When I came in 2006, one disagreement I had with my father was that UPC was going to do wonderful, that was the belief I had and his views was 20 years of dictatorship, you would struggle. 20 years of entrenched dictatorship is not something which you easily overcome. We have seen otherwise. We have been able to penetrate largely across the local governments. We have our presence. We dominate a lot of the countryside. There has been deliberate work to get our own grassroots back in place. Those who are accusing me, what have they brought forward for the party? The party is more than criticizing Museveni.
UPC has on several times been accused by some opposition seeking forces of being in bed with the ruling government. Did you sign any agreement with NRM?
No. We discussed how there can be a level of limited engagement but there is no memorandum of understanding. And this has been part of my wide outreach on how to handle politics. In every election we compete as independent entities. As such I have always had an NRM candidate against me and all our members have always competed with NRM candidates.
People claim that it seems you feel more comfortable working with NRM than the opposition. Is it true?
I work with both. I have a member who is in the shadow cabinet. What are the reasons they say I am comfortable with NRM? There was a member in the shadow cabinet when FDC was the leading Opposition in (Parliament). If being in the cabinet shows that we are comfortable, I am comfortable on both sides.
Why does UPC distance itself from the opposition activities?
UPC was key in the antipolitical forces for cooperation. We were key in developing consensus which later led to (formation of) Interparty Organisation for Dialogues (IPOD). We were being engaged at several different levels but that does not mean that everything brought (by the opposition) must be accepted. We will analyse and look at the issues individually and see whether our interests are covered.
Something being fronted by a section of the opposition; it does not mean that we should automatically jump on to it. Within the opposition we may have different points of view. So even when people are saying we are together, when you look at the policy presentation, often it is different. Every party has a different policy.
Have you ever had any engagement with any opposition political party on the issue of working together?
We do interact together on many issues across the board. (For instance) in the Parliamentary Committees we work together. There are many issues where you can find a common ground. It depends on the initiative brought on board. The red card thing I was not there. I was invited but (I refused because) I asked what it was about. I sat and I found out the details and I thought no (we cannot join the front) because this cannot help push forward the party.

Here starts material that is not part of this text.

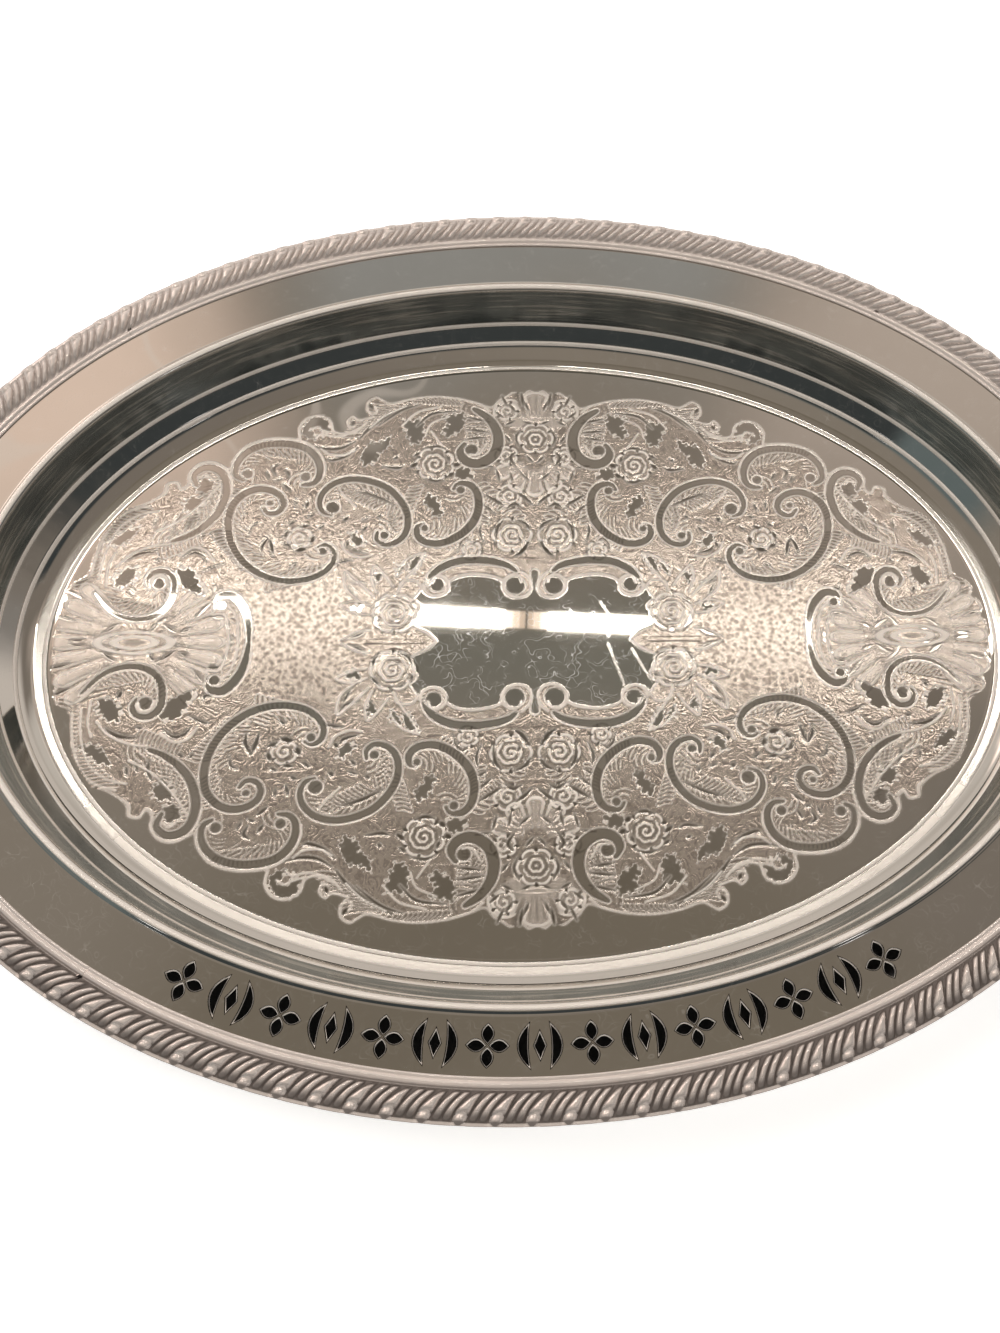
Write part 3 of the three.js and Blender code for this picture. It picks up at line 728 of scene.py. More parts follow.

UPC has on several occasions said the removal of president Museveni from power is not one of its main issues, do you still stand on that position?
I will put it this way. I want a more responsive government which (can deal with) the needs of the people. Where we are, we have a fully-fledged military government for 20 years which started opening up space from 2006. Behind the scene those structures still remain in place. My approach has been that as we move towards a more encompassing democracy, we need to bring on board those who are holding out, which is the NRM. The issue of transition we cannot do without the NRM. You want NRM to be part of the transition we are talking about. If I isolate the NRM and get rid of them, you create that divide.
I have taken the route of more engagement and in the meantime, I have realized the weaknesses which I found myself in. The party is not the party which it was in the 1980s. For that real transition to work, all the political parties need to be well organised and be able to guide citizenry in order to achieve that one. NRM needs to improve on how it handles its internal processes and involves its membership. UPC the same, FDC the same. That is what is going to lead us to that democracy we are talking about. I don’t realistically see a short cut but in politics many things can happen but that is the route.
In your view, how has IPOD helped in shaping debate about political transition in this country because that is one of the most critical issues on the side of the opposition?
There is this tendency of expecting that you can achieve(everything) in IPOD what you didn’t achieve in Parliament, it cannot work. If you cannot achieve in the ballot; you cannot achieve in IPOD. The way IPOD is structured is that every member has veto power. If I bring something which a party is not comfortable with, it will never go through. There is nothing you can pass through IPOD which will disadvantage any member. The only thing which can pass through is something which is mutually beneficial across the parties. If you want to bring something which NRM is not comfortable with, it will never pass through. You can not pass things which are going to damage UPC, I will refuse.
Some political parties claim the reasons why IPOD was formed have been ignored. That it is now sort of a club that meets to have tea and chat
Tea is drunk, yes but I will tell you this, if I can sit down with you and drink tea, I can discuss more matters but if I can’t sit with you in the same room, what are we going to talk about? I was the first person to say even if it is drinking tea, let’s start there. If we can handle the tea and small conversation, it gives the opportunity to open up on larger issues but we have people who can’t sit in the same room. How can you discuss something of great importance for the country when you can sit together and you can look at each other?
Are you not afraid that the withdrawal of the donors will affect the progress of IPOD?
We had agreed that the government of Uganda is supposed to take up the funding and there is supposed to be a new secretariate set up. We have had implantation issues which we hope we are going to be able to clear and IPOD will be able to function with a complete secretariat.
Your last message to the people of Uganda as they celebrate Christmas and usher in the new year.
Let us mark the day responsibly. Christmas is a very important day; it is a day for hope for all Christians and the new year is a new beginning. It is to put behind something difficult you have gone through and start away forward.